§ **Exercise**
Take the data below and write out exactly the lines from the one with "Write part 2" through the one with "const coverFace = coverBack + coverThickness;"; omit every other line.

..............................

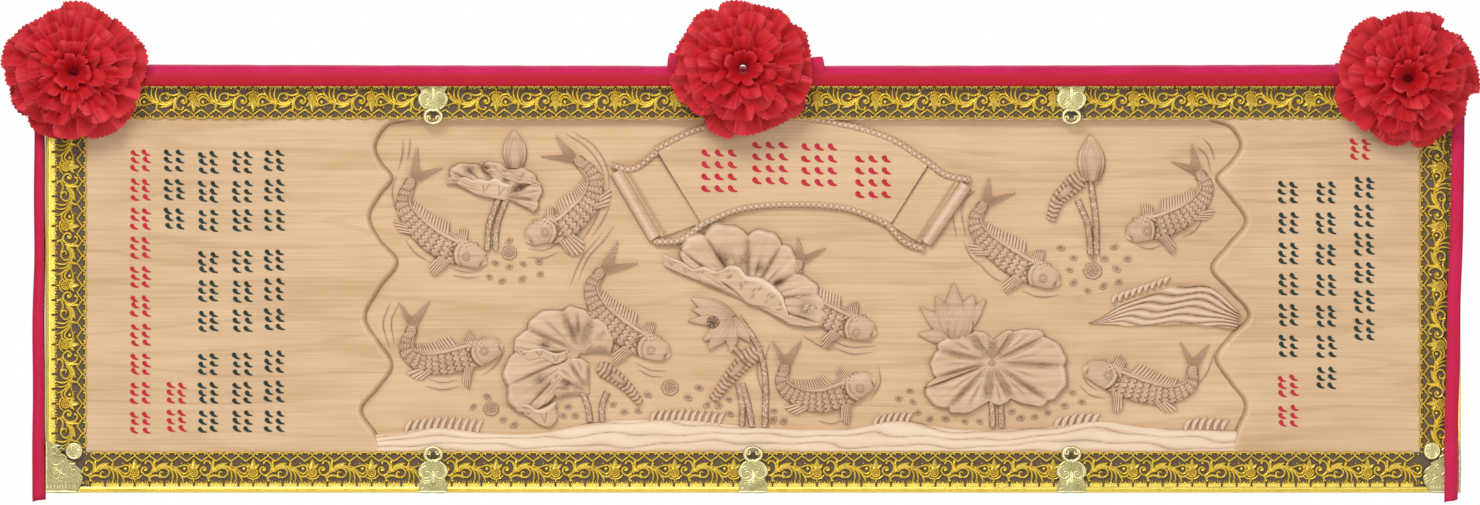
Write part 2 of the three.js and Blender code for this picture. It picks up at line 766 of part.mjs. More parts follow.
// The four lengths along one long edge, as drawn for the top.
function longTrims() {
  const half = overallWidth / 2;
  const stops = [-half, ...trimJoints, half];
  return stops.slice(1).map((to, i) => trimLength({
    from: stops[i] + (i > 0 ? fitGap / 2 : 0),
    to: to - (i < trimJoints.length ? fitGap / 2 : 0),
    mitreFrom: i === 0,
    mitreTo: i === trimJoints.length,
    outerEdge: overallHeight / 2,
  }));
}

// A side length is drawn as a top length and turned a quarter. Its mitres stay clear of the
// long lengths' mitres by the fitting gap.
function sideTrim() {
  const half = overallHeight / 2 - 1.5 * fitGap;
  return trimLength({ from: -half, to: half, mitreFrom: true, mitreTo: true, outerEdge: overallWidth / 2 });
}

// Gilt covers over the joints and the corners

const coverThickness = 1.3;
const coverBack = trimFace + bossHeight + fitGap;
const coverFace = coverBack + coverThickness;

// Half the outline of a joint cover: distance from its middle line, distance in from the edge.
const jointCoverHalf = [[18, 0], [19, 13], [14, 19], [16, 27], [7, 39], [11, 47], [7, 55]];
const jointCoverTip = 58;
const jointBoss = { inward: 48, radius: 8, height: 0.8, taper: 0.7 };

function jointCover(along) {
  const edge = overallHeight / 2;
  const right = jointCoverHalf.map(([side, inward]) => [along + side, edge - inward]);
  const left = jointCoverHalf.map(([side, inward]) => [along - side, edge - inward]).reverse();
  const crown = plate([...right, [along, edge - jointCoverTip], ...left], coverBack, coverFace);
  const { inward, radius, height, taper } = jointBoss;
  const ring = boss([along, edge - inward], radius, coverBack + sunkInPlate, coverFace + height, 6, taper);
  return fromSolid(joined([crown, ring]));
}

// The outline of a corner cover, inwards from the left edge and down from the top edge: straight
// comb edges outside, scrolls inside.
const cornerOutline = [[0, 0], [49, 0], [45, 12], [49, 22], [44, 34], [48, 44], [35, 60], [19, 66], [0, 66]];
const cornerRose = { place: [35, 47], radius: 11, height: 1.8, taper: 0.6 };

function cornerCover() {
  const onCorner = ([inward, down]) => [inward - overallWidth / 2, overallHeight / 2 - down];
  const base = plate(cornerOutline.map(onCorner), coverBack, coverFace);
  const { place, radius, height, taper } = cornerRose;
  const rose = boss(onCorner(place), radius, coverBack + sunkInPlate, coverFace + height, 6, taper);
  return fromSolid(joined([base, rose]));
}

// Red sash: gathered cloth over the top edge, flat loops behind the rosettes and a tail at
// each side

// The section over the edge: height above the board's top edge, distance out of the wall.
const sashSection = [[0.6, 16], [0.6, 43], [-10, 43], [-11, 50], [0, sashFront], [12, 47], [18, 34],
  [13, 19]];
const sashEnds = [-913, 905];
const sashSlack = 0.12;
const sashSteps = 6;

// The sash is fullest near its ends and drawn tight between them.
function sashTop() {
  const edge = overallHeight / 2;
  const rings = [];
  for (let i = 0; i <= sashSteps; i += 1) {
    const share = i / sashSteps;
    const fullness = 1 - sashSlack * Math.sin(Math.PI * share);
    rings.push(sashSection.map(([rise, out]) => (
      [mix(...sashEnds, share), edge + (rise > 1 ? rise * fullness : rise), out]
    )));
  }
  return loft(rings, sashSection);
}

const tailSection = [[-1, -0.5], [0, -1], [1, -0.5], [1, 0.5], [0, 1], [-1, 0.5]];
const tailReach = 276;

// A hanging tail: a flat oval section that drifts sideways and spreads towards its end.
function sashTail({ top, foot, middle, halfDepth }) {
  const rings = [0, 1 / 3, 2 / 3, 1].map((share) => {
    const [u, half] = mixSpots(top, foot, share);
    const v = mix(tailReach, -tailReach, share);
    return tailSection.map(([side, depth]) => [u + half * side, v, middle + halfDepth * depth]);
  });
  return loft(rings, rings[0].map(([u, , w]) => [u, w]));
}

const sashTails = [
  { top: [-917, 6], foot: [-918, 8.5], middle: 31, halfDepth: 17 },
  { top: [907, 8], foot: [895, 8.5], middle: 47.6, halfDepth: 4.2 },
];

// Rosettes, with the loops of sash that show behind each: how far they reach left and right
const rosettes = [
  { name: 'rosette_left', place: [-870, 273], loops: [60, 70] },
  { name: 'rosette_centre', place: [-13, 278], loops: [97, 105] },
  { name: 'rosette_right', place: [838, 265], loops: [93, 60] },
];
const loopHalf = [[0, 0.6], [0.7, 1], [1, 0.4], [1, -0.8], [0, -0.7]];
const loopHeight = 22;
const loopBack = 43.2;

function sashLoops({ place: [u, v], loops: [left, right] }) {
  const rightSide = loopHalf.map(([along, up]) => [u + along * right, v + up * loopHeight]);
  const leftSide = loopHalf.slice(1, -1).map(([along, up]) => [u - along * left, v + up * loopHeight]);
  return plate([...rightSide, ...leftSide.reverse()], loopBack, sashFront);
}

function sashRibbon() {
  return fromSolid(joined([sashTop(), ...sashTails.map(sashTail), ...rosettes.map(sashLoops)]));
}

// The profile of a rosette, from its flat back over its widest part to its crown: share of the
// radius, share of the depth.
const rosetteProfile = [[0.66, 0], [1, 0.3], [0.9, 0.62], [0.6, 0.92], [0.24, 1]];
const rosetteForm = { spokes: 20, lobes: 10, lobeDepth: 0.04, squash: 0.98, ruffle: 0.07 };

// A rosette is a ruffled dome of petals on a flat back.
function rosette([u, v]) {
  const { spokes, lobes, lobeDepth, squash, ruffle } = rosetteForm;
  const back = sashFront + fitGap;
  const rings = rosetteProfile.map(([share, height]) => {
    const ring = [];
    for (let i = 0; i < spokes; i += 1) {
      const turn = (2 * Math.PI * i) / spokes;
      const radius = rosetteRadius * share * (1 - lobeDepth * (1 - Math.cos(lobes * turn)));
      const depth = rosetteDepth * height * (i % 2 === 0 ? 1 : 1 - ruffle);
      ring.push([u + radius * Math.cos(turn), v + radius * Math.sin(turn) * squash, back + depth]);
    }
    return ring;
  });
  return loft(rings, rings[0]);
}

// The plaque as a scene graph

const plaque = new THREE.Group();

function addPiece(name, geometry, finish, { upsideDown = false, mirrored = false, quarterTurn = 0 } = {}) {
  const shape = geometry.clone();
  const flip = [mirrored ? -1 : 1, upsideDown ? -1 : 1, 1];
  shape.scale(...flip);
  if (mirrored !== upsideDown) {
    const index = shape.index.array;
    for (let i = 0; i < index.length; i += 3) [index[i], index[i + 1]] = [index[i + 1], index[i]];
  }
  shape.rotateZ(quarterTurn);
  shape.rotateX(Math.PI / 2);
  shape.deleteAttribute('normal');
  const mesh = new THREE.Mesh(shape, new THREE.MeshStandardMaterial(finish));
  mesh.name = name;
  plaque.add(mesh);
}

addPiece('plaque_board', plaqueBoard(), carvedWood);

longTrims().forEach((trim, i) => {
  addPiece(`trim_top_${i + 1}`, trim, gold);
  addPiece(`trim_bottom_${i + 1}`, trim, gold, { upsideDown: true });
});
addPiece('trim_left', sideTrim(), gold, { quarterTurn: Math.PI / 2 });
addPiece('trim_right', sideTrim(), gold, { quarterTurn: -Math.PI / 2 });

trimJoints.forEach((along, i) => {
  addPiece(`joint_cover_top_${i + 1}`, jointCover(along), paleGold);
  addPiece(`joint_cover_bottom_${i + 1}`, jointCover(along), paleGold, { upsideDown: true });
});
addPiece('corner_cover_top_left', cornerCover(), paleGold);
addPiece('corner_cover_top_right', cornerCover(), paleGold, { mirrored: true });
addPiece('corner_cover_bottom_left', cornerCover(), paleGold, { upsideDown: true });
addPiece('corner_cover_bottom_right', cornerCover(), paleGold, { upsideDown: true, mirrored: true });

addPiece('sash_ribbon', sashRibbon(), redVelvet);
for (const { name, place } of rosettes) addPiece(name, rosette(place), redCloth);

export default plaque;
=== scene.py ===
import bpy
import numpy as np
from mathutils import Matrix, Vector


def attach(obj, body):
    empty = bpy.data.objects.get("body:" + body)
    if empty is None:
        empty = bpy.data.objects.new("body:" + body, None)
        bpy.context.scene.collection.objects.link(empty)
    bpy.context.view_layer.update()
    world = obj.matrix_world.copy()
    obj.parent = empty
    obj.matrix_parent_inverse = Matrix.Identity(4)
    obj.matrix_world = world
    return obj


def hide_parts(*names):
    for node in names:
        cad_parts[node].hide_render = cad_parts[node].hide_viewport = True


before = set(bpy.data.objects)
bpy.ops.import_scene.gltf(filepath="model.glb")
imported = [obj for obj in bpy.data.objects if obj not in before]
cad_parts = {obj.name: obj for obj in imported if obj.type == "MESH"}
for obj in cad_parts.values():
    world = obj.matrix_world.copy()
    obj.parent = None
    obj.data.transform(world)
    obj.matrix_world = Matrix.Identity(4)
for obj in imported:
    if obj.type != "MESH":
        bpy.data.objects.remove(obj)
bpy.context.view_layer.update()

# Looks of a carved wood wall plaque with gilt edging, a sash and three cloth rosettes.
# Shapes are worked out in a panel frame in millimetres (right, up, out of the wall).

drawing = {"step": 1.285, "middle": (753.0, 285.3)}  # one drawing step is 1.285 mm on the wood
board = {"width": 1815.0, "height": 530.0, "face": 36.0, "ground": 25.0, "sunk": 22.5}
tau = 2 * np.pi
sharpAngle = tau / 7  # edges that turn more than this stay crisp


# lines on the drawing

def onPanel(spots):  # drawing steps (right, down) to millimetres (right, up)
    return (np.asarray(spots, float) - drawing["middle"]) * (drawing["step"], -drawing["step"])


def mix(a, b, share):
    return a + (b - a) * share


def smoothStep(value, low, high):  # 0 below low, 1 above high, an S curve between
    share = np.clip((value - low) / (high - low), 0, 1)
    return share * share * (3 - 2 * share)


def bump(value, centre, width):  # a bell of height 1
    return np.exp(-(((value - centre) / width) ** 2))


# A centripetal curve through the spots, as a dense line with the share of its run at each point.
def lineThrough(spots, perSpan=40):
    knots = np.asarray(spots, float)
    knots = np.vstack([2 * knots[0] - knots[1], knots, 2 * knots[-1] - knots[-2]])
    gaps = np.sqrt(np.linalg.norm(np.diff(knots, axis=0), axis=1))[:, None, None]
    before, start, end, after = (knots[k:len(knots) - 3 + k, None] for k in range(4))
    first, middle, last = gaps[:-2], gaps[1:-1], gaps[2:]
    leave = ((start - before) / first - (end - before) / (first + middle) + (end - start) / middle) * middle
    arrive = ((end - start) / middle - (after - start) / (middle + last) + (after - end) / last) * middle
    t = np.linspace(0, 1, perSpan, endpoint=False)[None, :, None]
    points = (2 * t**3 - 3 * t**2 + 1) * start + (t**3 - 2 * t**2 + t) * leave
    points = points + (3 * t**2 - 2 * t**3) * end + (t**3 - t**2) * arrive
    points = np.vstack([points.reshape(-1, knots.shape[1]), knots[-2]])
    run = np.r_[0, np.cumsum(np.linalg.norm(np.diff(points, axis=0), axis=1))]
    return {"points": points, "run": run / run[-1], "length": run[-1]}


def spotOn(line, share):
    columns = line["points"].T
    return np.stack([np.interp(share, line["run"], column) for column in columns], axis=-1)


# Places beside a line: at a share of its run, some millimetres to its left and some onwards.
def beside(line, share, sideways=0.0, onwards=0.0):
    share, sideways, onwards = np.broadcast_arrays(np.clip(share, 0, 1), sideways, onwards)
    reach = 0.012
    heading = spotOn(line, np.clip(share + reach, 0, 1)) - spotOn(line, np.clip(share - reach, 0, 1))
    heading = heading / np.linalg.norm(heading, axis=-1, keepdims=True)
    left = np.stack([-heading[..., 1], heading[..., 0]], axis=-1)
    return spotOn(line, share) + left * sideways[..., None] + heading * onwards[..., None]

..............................

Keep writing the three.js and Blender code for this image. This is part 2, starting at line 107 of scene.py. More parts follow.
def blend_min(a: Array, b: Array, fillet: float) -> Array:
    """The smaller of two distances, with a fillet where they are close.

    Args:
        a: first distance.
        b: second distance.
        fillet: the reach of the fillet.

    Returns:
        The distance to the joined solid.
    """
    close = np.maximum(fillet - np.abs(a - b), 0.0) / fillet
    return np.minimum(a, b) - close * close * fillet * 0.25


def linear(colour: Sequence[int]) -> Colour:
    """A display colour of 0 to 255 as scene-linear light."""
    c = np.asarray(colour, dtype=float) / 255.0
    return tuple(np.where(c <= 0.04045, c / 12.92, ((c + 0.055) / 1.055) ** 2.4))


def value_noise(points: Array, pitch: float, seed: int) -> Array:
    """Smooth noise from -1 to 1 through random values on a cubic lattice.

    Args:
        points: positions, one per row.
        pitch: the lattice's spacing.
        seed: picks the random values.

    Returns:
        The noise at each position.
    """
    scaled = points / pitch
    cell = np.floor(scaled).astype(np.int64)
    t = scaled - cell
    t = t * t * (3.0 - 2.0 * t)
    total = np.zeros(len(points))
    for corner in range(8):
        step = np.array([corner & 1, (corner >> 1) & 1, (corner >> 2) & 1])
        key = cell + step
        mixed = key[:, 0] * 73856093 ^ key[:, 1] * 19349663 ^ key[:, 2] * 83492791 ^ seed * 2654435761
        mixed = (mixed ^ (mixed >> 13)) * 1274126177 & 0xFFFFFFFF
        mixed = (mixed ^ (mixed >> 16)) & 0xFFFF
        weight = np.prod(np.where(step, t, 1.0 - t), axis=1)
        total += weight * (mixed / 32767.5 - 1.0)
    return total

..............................

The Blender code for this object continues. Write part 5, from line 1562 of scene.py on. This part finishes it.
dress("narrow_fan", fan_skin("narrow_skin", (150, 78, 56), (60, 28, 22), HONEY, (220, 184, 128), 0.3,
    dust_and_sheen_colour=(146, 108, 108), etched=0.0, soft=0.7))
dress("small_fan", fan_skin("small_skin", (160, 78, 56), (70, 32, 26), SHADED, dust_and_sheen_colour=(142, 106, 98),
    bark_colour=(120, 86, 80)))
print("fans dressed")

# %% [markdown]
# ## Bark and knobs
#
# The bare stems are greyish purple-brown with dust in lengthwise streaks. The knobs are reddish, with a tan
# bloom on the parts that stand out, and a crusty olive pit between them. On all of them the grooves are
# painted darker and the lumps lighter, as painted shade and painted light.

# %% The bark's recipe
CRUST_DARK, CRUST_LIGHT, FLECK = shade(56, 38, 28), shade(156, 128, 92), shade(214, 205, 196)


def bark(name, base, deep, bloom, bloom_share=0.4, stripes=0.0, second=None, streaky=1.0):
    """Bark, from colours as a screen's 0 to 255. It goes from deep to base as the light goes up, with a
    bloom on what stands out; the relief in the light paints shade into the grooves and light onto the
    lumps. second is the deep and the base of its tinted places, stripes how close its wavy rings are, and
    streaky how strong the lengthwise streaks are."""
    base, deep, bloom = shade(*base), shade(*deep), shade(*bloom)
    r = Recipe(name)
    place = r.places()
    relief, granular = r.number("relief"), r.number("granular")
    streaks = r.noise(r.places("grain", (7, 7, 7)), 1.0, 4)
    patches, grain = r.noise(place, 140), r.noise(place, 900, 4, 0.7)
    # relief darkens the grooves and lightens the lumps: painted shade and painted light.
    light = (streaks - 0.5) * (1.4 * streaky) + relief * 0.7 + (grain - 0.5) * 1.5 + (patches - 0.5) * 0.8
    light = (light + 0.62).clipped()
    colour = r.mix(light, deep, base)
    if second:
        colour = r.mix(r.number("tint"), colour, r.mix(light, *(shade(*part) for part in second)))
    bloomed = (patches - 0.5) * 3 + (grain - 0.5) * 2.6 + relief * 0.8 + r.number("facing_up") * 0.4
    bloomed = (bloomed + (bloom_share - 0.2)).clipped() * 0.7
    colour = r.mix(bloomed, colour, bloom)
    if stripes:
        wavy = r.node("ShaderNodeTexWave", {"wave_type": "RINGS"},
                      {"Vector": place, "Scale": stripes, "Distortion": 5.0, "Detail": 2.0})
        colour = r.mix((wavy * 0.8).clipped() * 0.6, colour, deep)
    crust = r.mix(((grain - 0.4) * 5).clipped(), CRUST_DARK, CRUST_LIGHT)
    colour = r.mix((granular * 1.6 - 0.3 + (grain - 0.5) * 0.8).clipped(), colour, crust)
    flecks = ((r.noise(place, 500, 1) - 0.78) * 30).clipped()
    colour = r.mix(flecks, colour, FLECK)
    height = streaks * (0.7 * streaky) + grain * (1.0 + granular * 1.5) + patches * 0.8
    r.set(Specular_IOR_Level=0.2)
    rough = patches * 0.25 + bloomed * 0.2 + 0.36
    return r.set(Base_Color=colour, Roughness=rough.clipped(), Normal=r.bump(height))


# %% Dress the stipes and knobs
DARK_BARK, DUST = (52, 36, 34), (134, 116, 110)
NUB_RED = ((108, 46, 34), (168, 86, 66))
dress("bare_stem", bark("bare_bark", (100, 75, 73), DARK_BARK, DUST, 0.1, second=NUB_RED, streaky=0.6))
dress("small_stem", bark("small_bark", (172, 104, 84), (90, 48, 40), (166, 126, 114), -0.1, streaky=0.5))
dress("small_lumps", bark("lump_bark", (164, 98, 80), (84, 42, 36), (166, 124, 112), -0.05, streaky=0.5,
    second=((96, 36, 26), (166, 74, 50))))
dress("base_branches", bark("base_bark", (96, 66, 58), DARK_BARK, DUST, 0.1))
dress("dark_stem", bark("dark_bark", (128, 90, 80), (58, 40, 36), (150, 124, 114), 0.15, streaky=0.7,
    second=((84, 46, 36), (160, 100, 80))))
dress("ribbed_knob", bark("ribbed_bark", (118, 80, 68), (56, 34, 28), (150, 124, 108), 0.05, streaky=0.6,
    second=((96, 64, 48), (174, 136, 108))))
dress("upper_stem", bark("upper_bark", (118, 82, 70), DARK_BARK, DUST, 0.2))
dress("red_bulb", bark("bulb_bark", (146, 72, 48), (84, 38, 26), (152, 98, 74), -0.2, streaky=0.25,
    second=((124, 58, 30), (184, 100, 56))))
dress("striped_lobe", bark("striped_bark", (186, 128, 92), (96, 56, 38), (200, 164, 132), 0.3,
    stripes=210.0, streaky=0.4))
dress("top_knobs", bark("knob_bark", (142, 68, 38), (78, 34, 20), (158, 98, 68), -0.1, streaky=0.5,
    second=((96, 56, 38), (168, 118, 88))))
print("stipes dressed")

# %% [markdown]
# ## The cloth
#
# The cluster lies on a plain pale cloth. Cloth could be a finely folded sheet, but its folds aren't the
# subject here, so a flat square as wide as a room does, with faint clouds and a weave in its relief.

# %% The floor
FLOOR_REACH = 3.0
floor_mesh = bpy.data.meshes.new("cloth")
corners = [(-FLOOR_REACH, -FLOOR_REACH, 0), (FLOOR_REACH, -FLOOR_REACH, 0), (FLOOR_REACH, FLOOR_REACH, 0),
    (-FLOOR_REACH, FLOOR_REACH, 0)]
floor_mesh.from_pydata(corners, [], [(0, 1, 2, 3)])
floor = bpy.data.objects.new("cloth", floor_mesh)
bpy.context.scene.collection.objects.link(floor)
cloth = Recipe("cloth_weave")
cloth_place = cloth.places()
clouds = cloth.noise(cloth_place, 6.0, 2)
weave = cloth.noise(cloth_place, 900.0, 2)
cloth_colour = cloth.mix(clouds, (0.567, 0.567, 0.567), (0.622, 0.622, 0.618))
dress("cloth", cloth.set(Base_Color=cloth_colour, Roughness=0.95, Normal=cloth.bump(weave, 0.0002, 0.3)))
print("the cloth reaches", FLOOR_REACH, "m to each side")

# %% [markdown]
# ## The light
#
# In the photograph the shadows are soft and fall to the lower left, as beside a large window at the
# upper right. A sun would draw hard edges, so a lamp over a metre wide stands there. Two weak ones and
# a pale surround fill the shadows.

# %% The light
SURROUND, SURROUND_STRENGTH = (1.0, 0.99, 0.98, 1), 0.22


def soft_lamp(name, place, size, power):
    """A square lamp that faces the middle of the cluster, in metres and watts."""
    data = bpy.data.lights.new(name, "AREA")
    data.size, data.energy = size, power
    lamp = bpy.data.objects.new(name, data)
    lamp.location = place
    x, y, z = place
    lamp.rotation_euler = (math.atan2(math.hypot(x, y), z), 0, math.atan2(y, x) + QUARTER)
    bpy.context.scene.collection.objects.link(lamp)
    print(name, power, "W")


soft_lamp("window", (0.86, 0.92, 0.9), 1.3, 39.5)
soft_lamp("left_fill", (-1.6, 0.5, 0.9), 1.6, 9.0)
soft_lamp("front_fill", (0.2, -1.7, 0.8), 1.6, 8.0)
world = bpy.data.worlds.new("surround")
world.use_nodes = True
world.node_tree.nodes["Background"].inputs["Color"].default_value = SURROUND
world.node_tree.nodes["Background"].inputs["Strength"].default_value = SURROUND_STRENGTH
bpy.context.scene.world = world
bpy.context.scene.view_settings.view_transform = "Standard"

..............................

§ **Full response**
Write part 2 of the three.js and Blender code for this picture. It picks up at line 766 of part.mjs. More parts follow.
// The four lengths along one long edge, as drawn for the top.
function longTrims() {
  const half = overallWidth / 2;
  const stops = [-half, ...trimJoints, half];
  return stops.slice(1).map((to, i) => trimLength({
    from: stops[i] + (i > 0 ? fitGap / 2 : 0),
    to: to - (i < trimJoints.length ? fitGap / 2 : 0),
    mitreFrom: i === 0,
    mitreTo: i === trimJoints.length,
    outerEdge: overallHeight / 2,
  }));
}

// A side length is drawn as a top length and turned a quarter. Its mitres stay clear of the
// long lengths' mitres by the fitting gap.
function sideTrim() {
  const half = overallHeight / 2 - 1.5 * fitGap;
  return trimLength({ from: -half, to: half, mitreFrom: true, mitreTo: true, outerEdge: overallWidth / 2 });
}

// Gilt covers over the joints and the corners

const coverThickness = 1.3;
const coverBack = trimFace + bossHeight + fitGap;
const coverFace = coverBack + coverThickness;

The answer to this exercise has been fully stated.